DATA SHOWN
───

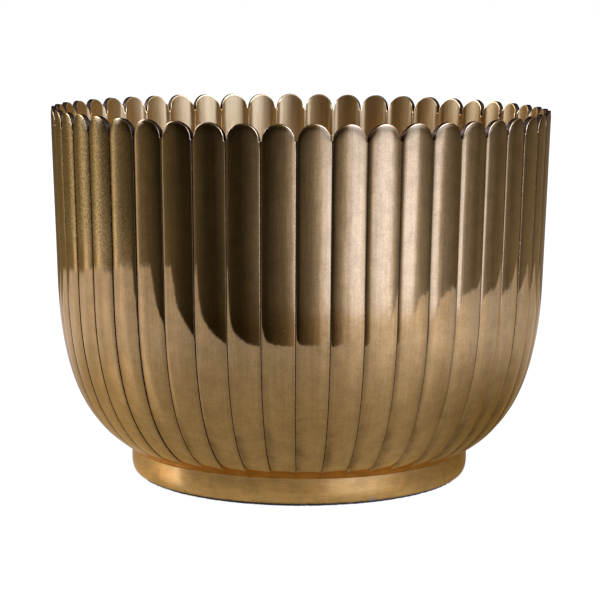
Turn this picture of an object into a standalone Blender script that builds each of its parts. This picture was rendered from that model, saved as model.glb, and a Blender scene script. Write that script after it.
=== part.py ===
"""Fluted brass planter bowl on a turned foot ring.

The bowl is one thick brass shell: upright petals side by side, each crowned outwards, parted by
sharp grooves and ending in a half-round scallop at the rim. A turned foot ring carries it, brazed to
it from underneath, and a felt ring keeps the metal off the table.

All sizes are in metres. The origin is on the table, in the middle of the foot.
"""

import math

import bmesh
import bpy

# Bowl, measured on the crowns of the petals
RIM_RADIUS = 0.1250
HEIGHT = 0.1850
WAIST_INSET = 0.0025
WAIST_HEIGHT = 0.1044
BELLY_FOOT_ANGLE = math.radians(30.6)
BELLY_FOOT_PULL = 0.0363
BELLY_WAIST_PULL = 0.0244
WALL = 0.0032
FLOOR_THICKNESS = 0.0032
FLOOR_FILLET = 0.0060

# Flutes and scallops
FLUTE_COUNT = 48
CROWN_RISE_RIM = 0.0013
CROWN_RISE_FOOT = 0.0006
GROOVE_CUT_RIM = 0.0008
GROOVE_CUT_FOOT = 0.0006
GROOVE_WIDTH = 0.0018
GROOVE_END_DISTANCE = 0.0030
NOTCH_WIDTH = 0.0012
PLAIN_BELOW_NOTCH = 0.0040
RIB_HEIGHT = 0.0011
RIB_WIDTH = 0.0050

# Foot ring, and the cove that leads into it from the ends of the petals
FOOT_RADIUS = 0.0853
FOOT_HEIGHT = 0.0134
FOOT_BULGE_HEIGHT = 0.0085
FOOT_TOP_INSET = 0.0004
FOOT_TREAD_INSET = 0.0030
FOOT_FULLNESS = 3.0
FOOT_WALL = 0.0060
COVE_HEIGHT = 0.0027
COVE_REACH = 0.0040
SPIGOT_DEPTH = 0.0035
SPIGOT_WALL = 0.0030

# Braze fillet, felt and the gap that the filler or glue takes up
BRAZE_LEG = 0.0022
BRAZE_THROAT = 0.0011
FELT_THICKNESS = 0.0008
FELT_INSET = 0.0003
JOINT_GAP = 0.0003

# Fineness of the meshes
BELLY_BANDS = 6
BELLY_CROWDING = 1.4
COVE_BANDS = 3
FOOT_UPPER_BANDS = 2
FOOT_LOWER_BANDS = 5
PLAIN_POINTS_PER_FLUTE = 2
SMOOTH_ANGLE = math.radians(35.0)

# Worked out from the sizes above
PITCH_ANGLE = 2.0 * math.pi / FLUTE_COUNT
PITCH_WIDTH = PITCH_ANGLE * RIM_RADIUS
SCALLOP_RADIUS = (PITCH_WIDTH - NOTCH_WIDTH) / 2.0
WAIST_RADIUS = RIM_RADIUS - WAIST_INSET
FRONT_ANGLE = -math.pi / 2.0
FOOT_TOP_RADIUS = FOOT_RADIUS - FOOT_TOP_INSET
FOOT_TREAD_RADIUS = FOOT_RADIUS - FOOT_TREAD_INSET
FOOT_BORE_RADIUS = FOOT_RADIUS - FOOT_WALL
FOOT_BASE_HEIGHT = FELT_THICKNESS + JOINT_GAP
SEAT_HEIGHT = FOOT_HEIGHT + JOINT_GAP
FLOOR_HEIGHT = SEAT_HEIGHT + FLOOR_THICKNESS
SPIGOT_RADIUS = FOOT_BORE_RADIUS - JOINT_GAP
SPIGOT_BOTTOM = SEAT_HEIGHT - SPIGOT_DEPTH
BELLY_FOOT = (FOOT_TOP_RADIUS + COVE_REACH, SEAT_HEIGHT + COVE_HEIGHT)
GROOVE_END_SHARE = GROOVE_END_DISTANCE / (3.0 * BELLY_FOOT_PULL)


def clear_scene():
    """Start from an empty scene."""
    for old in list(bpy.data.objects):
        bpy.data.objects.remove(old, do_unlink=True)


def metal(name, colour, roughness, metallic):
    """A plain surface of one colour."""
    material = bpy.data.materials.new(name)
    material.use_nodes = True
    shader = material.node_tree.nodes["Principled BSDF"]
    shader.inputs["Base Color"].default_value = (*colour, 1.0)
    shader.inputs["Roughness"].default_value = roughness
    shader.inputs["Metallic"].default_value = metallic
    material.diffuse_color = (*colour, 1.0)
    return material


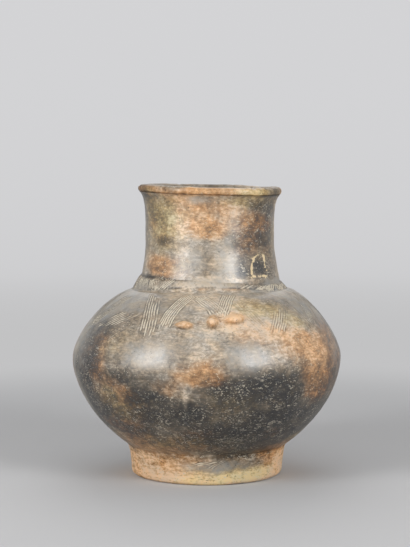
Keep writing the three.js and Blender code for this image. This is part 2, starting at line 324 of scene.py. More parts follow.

───

TO BE DONE
Print the material above verbatim, first line through the line containing "FLOOR_FILLET = 0.0060", both included.

EXERCISE RESULT
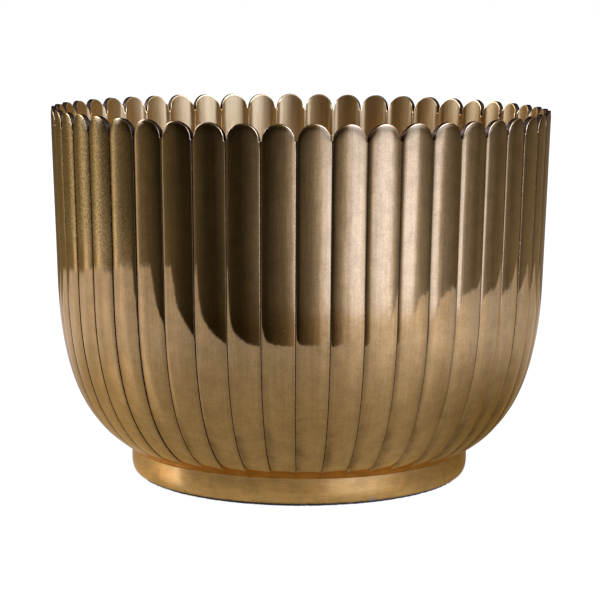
Turn this picture of an object into a standalone Blender script that builds each of its parts. This picture was rendered from that model, saved as model.glb, and a Blender scene script. Write that script after it.
=== part.py ===
"""Fluted brass planter bowl on a turned foot ring.

The bowl is one thick brass shell: upright petals side by side, each crowned outwards, parted by
sharp grooves and ending in a half-round scallop at the rim. A turned foot ring carries it, brazed to
it from underneath, and a felt ring keeps the metal off the table.

All sizes are in metres. The origin is on the table, in the middle of the foot.
"""

import math

import bmesh
import bpy

# Bowl, measured on the crowns of the petals
RIM_RADIUS = 0.1250
HEIGHT = 0.1850
WAIST_INSET = 0.0025
WAIST_HEIGHT = 0.1044
BELLY_FOOT_ANGLE = math.radians(30.6)
BELLY_FOOT_PULL = 0.0363
BELLY_WAIST_PULL = 0.0244
WALL = 0.0032
FLOOR_THICKNESS = 0.0032
FLOOR_FILLET = 0.0060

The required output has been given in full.